OBJECTIVE: Nonadherence to medication is present in at least 50% of patients with apparent treatment-resistant hypertension. We examined the factors associated with nonadherence as detected by a liquid chromatography-tandem mass spectrometry (LC-MS/MS)-based urine antihypertensive drug assay.
METHODS: All urine antihypertensive test results, carried out for uncontrolled hypertension (BP persistently >140/90 mmHg) between January 2015 and December 2016 at a single toxicology laboratory were analysed. Drugs detected were compared with the antihypertensive drugs prescribed. Patients were classified as adherent (all drugs detected), partially nonadherent (at least one prescribed drug detected) or completely nonadherent (no drugs detected). Demographic and clinical parameters were compared between the adherent and nonadherent groups. Binary logistic regression analysis was performed to determine association between nonadherence and demographic and clinical factors.

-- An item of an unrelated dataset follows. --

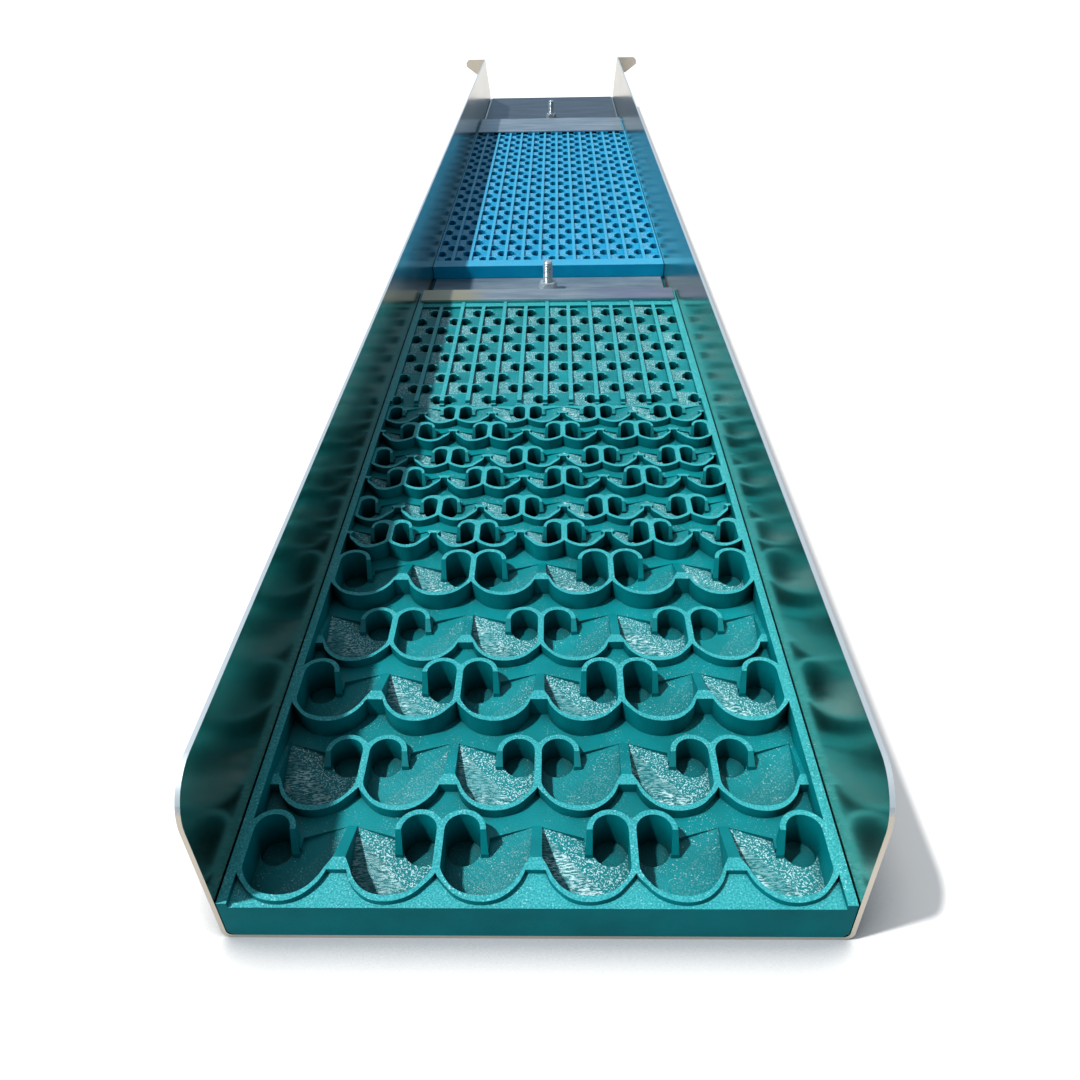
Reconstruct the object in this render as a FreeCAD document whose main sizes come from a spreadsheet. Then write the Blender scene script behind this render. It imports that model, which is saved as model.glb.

RESULTS: Data on 300 patients from nine hypertension centres across the United Kingdom were analysed. The median age was 59 years, 47% women, 71% Caucasian, median clinic BP was 176/95 mmHg and the median number of antihypertensive drugs prescribed was four. One hundred and sixty-six (55%) were nonadherent to prescribed medication with 20% of these being completely nonadherent. Nonadherence to antihypertensive medication was independently associated with younger age, female sex, number of antihypertensive drugs prescribed, total number of all medications prescribed (total pill burden) and prescription of a calcium channel blocker.
CONCLUSION: This LC-MS/MS urine analysis-based study suggests the majority of patients with apparent treatment-resistant hypertension are nonadherent to prescribed treatment. Factors that are associated with nonadherence, particularly pill burden, should be taken into account while treating these patients.